On 13 February 2017, Mr Shah entered the guilty plea during an appearance at the County Court of Victoria. Mr Shah’s plea followed his arrest and charge in January 2015. By pleading guilty, Mr Shah admitted to conspiring to defraud financial institutions.
In sentencing Mr Shah, Judge Gucciardo noted that mortgage fraud of this nature damages the integrity of the lending system and that Mr Shah's well organised deception enabled such corruption. He further noted that Mr Shah was motivated by greed.
ASIC Deputy Chair Peter Kell said, "ASIC will continue to ensure that mortgage brokers who provide false documentation are held to account. Today's sentencing reflects both the severity of Mr Shah's actions and the consequences facing those who do not abide by the law."
The matter was prosecuted by the Commonwealth Director of Public Prosecutions.
ASIC's investigation is continuing.
Mr Shah's charge relates to conspiring with others to defraud financial institutions through the provision of false documents in support of loan applications submitted on behalf of Myra clients between about March 2008 and August 2010.
The misconduct involved the submission of false documents for more than 500 loan applications valued at approximately $170 million to numerous banks and financial institutions, including the Commonwealth Bank of Australia, Westpac Banking Corporation, St George Bank, Bankwest, Adelaide Bank, Bank of Queensland, Choice Home Loans, Citibank, National Australia Bank, Pepper Homeloans and Suncorp Bank.
The false documents included bank statements, payslips, citizenship certificates and statutory declarations. These were predominantly used in support of applications for home loans for house and land packages as well as for the purchase or refinance of existing homes.
ASIC's MoneySmart website has guidance for consumers using a mortgage broker, which includes:
- always checking ASIC Connect's professional registers to make sure the person or company they're dealing with is licensed
- never signing blank forms or leaving details for the broker to fill in later
- complaining if they suspect misconduct or are unhappy with the product or service they receive.
Since becoming the national regulator of consumer credit on 1 July 2010, ASIC has investigated in excess of 100 matters relating to loan fraud and has achieved many enforcement outcomes against the offenders. The outcomes range from undertakings by persons to voluntarily leave the industry, to bans and prosecutions.
To date, ASIC has banned, suspended or placed conditions on the licence of 83 individuals or companies from providing credit services (including 35 permanent bans).
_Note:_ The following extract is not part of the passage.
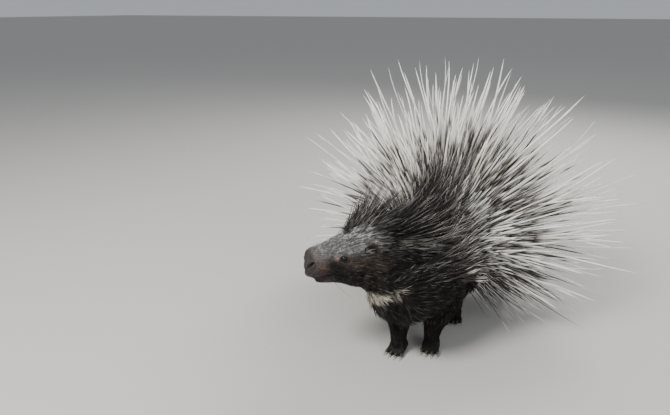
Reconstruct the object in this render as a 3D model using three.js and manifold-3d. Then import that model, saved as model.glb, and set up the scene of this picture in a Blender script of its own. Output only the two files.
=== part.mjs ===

Through the Commonwealth Director of Public Prosecutions, ASIC has brought criminal prosecutions against 14 credit service providers; with 13 having been convicted of fraud or dishonesty offences relating to the provision of false and misleading information or documents to lenders in client loan applications.
On 6 November 2017, Mr Shah filed an application for leave to appeal against his sentence.